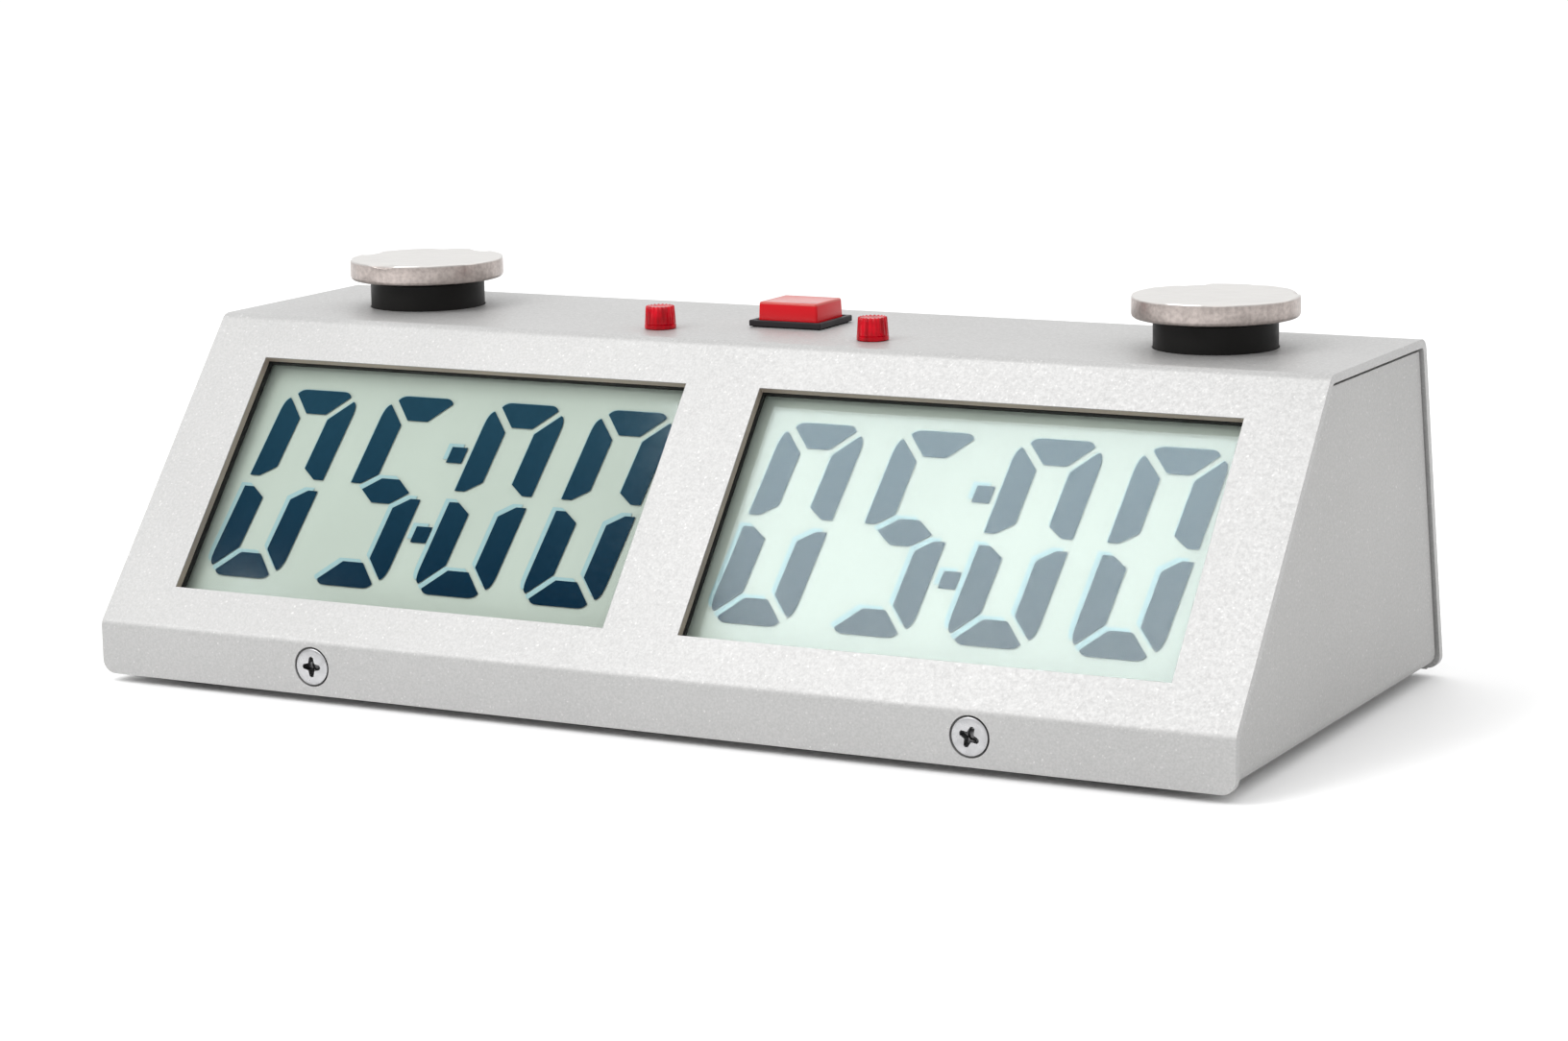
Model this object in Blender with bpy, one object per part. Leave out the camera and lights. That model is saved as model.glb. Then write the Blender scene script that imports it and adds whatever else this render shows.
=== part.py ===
"""Chess clock: a folded sheet-metal case with two LCD windows and two player buttons.

Units are metres, +Z is up and the front faces -Y. The origin is on the table under the case's centre.
Local frames: the front panel's frame runs up the slope with +Z pointing out of the panel, and the
back wall's frame runs up the wall in the same way.
"""

import math

import bmesh
import bpy
from mathutils import Matrix, Vector

# Case
WIDTH = 0.2160                # over the cover's two edges
DEPTH = 0.0975                # front lip to the foot of the back wall
STAND = 0.0015                # the cover's lower edge above the table
LIP_HEIGHT = 0.0092           # upright lip under the sloping panel
CASE_HEIGHT = 0.0595          # cover's lower edge to its top face
FRONT_BEND = 0.0409           # front lip to the bend between slope and top
BACK_BEND = 0.0863            # front lip to the bend between top and back wall
SHEET = 0.0015                # thickness of both folded sheets
BEND_RADIUS = 0.0025          # outside radius of every fold
CORNER_RADIUS = 0.0025        # lower corners of the lip and the back wall
SIDE_INSET = 0.0006           # tray's side walls, inside the cover's edges
TRAY_GAP = 0.0006             # tray's edges to the cover's inner faces, and tray's base to its lower edge
GAP = 0.0003                  # between pieces that touch
FINE_GAP = 0.00015            # under small flanges that rest on the top face

FRONT = -DEPTH / 2
BACK = DEPTH / 2
TOP = STAND + CASE_HEIGHT
SLOPE_RUN = FRONT_BEND
SLOPE_RISE = CASE_HEIGHT - LIP_HEIGHT
SLOPE_ANGLE = math.atan2(SLOPE_RISE, SLOPE_RUN)
WALL_LEAN = math.atan2(DEPTH - BACK_BEND, CASE_HEIGHT)
TRAY_BASE = STAND + TRAY_GAP                   # underside of the tray
TRAY_FLOOR = TRAY_BASE + SHEET                 # inner face of the tray's base
SIDE_FACE = WIDTH / 2 - SIDE_INSET             # outer face of the tray's side walls

# Front panel: positions are distances up the slope, depths are behind the panel's face
WINDOW_X = 0.0512
WINDOW_SIZE = (0.0880, 0.0477)
WINDOW_MIDDLE = 0.03215
BEZEL_MARGIN = 0.0022         # bezel's rim beyond the window
BEZEL_DEPTH = (0.0018, 0.0029)
FRONT_GLASS_DEPTH = (0.0032, 0.0038)
REAR_GLASS_DEPTH = (0.0041, 0.0047)
REFLECTOR_DEPTH = (0.0050, 0.0054)
CONNECTOR_DEPTH = (0.0050, 0.0107)
CONNECTOR_WIDTH = 0.0020
CONNECTOR_LENGTH = 0.1900
GLASS_LEDGE = CONNECTOR_WIDTH + 0.0008         # rear glass beyond the window, above and below
BOARD_DEPTH = (0.0110, 0.0126)
BOARD_SPAN = (0.0060, 0.0605)
BOARD_HALF_WIDTH = 0.1045
POST_X = 0.1013
POST_SPAN = (0.0110, 0.0530)
PART_DEPTH = BOARD_DEPTH[1] + GAP              # where components on the board's back begin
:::
# Task to complete
Please give an exact restatement of only the lines from the beginning of the material above to the line with "from mathutils import Matrix, Vector", inclusive.

# Solution to the exercise
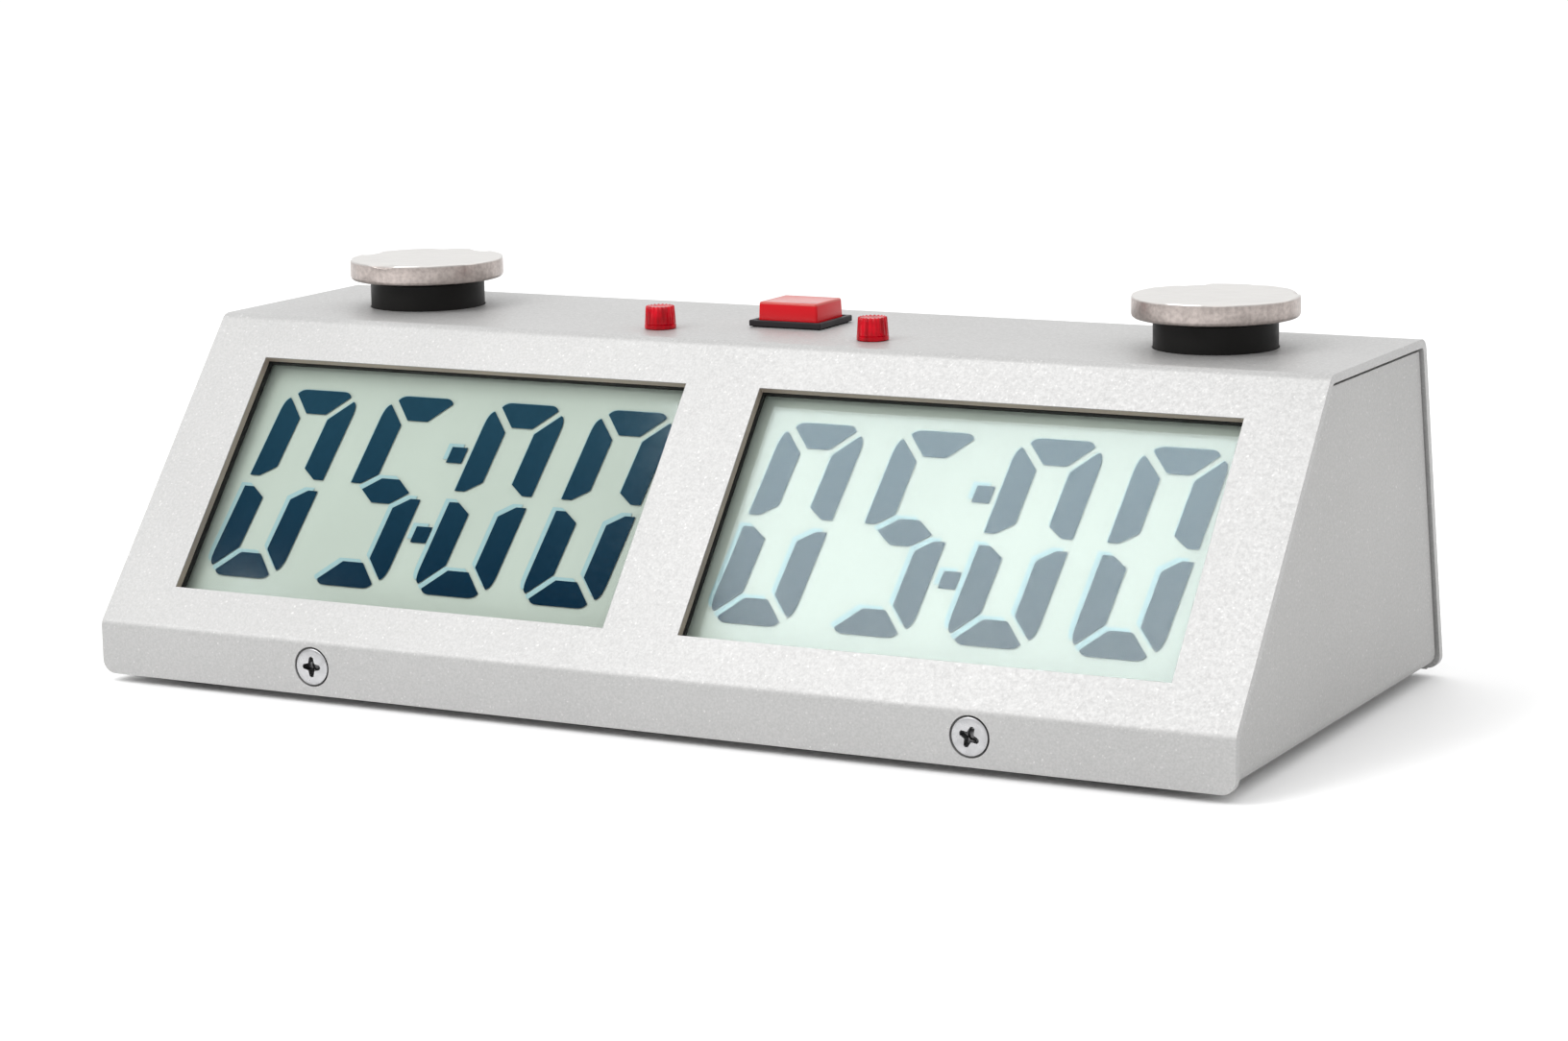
Model this object in Blender with bpy, one object per part. Leave out the camera and lights. That model is saved as model.glb. Then write the Blender scene script that imports it and adds whatever else this render shows.
=== part.py ===
"""Chess clock: a folded sheet-metal case with two LCD windows and two player buttons.

Units are metres, +Z is up and the front faces -Y. The origin is on the table under the case's centre.
Local frames: the front panel's frame runs up the slope with +Z pointing out of the panel, and the
back wall's frame runs up the wall in the same way.
"""

import math

import bmesh
import bpy
from mathutils import Matrix, Vector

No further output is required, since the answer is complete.